A Few Basic Tips for Your First Semester
Welcome new students of UMSL! As you are preparing for your new collegiate life, hopefully you are beginning to realize that this is a much different experience from the one you are probably used to from high school. Many of you will be independent for the first time, often away from home, and you will be dealing with an environment completely foreign to the first eighteen years of your life. In dealing with these changes, many students will find themselves out of their element, and it is only after learning by trial and experience that they re-acclimate themselves. For this reason, I hope to offer a few useful tips that will help you adjust more quickly to your new home.
Learn to Manage Your Time
Part of the culture shock of coming to college is that almost immediately you will probably realize the huge amount of free time you have. Instead of attending class for 35 hours a week like in high school, you are now expected to attend lectures for, on average, 15. Additionally, it is unlikely that you will be involved in many organizations your first few weeks here, and many of you may have not yet found a job close to campus. While this provides you the opportunity to enjoy your college experience, new students are often unaware of the extra layer of responsibility it provides. Namely, that nobody else is managing your time for you. You will be expected to do hours of studying each week for every class you are in, whether or not it is assigned. If you wait to do your work until the night before a big test, you will not do well. And if you learn this lesson too late in the semester, the result is that you will be stuck with a GPA much lower than the one you are capable of, and you will spend your next few semesters attempting to drag your GPA up rather than maintain it. How do you avoid this problem? Set aside a few hours each day (or night, whichever you prefer) to take care of your responsibilities, whether they be school-related or otherwise. With only 15 hours of classes each week, I promise there is more than enough time to have fun and take care of everything you need to. And let’s be honest, that time you are sacrificing was probably just going to be on Facebook or Netflix anyway, so may as well get some productivity out of your computer.

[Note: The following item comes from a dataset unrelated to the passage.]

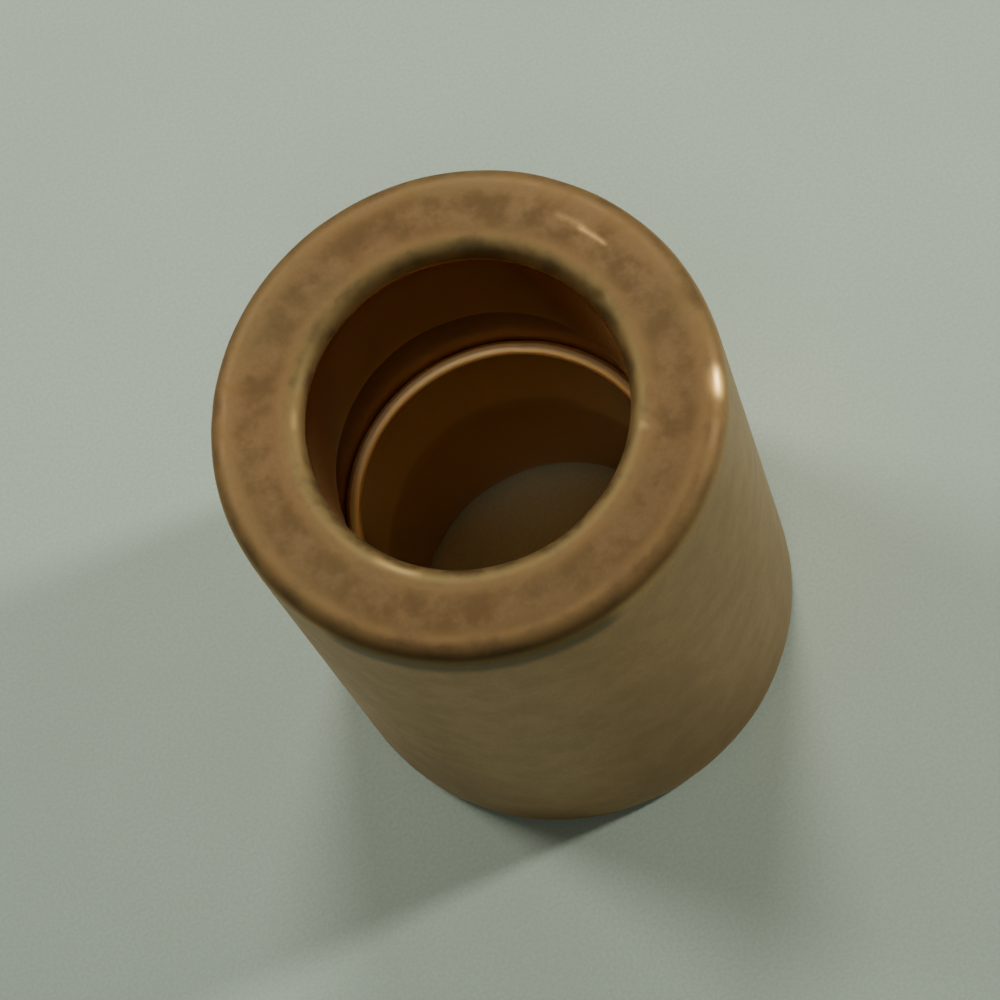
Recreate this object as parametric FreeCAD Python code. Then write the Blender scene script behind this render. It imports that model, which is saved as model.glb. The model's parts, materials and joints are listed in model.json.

You Will Actually Need to Study
Think back to high school—How many hours a week would you say you actually spent studying? I am not talking about doing homework but actually studying the material your teacher was testing you over. For most students, the answer is next to none. And how did it turn out? I would wager that most of you, attending a university, probably did quite well in your classes. This is because the material you were expected to know was covered both in class and through homework. Rarely would you actually have to crack open the textbook and take in the information for yourself. This is a huge difference from the reality of a university. Your professor’s lectures are supplementary, and the readings they assign are expected for you to be familiar with, and that material will show up on the test. This means, likely for the first time in your life, the burden of learning is entirely on you, not the teacher. Many students will complain after their first college test that “the professor didn’t teach us x and y.” Maybe that’s true, but I can wager that in 90% of those situations that material was in the reading, and students who did not read it and actively study it would have no way of knowing that. Your grades are dependent on your ability to learn, not your professor’s ability to teach.
Get Involved in an Organization
If you spent any time talking with your orientation leaders at New Student Orientation, you probably realized that most of us are involved in more organizations than we can keep track of. I am not recommending you do that. But what I do recommend is picking one organization (maybe two if you are feeling ambitious) to involve yourself with right from the beginning. Why? Organizations are how you meet people. They allow you to have a connection to campus other than your classes (and people are generally much more eager to meet other students outside of class). By getting to know even a handful of people at school, you will find you have opportunities to go out and be social, to get involved in other organizations and activities, and slowly but surely build a family at UMSL. This process cannot begin until you go out and meet people, and organizations are the single best way to do just that. Students that are highly involved on campus do so because they love this campus and the people here, and they are always looking to add more to their family.
Get to Know Faculty
As great as meeting your fellow students can be, faculty members are often just as important to know. In terms of how much they can do for you, nobody on this campus will be able to provide you as many opportunities as the right faculty members. Many professors can write outstanding letters of recommendation, but they are not likely to do so if they have no idea who you are. Get to know them well enough, and you may even have the opportunity to participate in their research projects. Advisors, likewise, will often be the most valuable source of academic advice you can find on campus, and I would recommend seeing them more often than just to create your schedule. Additionally, the Office of Student Life has a number of people who collectively know just about everything occurring on campus, and can be an invaluable link both before and after you have gotten involved in other organizations. Everywhere you go at UMSL there are staff members whose primary purpose is to help you succeed and get the most out of your college education, so use them. They would not be here if they did not love helping students.
Just as important as anything else on this list, make sure to enjoy yourself here at UMSL. College has the potential to be the best time of your life, but that is not going to happen is you spend all day sitting in your room (you can do that at your parent’s house). Take advantage of these myriad opportunities all around you, and I promise you won’t regret any part of your college experience. Balancing the workload with an active social life is one of the most satisfying things you can do here, and there is certainly no shortage of people to help you do just that. Good luck with everything this first semester, and I look forward to seeing you all in August.